The flaw is in what SKEW measures. It is not the probability of a crash; it is the price of crash insurance, the relative cost of out-of-the-money puts. And that price is driven by demand for hedges, which tends to be highest when markets are calm and grinding higher and investors are comfortable paying a little for protection. SKEW is often at its highest in exactly the complacent, melt-up conditions that precede no crash. Real crashes, by definition, are the ones the market did not price in, which is precisely why SKEW was ordinary before them. It is a sentiment and positioning gauge dressed up as a forecast.

It has also drifted. SKEW averaged 116 in the 1990s and 139 in the 2020s, ratcheting higher as the appetite for tail hedges has grown. A reading that once looked extreme is now routine, so a high SKEW today tells you even less than it used to. A signal that is always elevated is no signal at all.

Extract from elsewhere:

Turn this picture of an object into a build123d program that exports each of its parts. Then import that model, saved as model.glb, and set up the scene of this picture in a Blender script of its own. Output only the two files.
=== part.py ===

SKEW measures how much people are paying for crash insurance, not how likely a crash is. The two come apart at exactly the wrong moment: the insurance is popular when everyone is calm, and the real crashes arrive unpriced.

What the Deep Dive Showed

Thirty-six years of the CBOE SKEW index, 1990 to today, tested against the S&P 500 the only way that matters: did high SKEW mean more crashes?

Higher SKEW

Fewer crashes, not more

At SKEW's highest readings, the odds of a 10% drop fell to 3%, against a 7% baseline, and up months grew more common. The loudest warnings were the calmest stretches.

Before the crash

The 45th percentile

Across sixteen crashes, SKEW sat at a median 45th percentile at the peak, below its own median. The dot-com top, the GFC top, and Volmageddon all came with ordinary SKEW.

When it shouted

90% false alarms

After SKEW's top-decile readings, 90% saw no 10% drawdown in the next two months. The crash rate after a warning was actually below the baseline.

The reason

A price, not a probability

SKEW measures the cost of out-of-the-money put protection, which is highest when markets are calm. It is a positioning gauge, not a forecast.

How we tested it

Three Takeaways

Why the market's most famous crash gauge cannot see a crash coming.

1

Price is not probability

The cost of insurance and the odds of the event are different things, and they diverge most when it matters. SKEW prices hedges; it does not forecast crashes, and reading it as a forecast gets the signal backwards.

2

Test the gauge against the events

The cleanest test of a crash predictor is to look at where it stood before the actual crashes, not at a back-fitted threshold. SKEW was below its own median before the average one.

3

A rising baseline hides a dead signal

SKEW keeps making new highs because its whole range has drifted up, not because danger is rising. When a gauge is always elevated, a new high tells you nothing.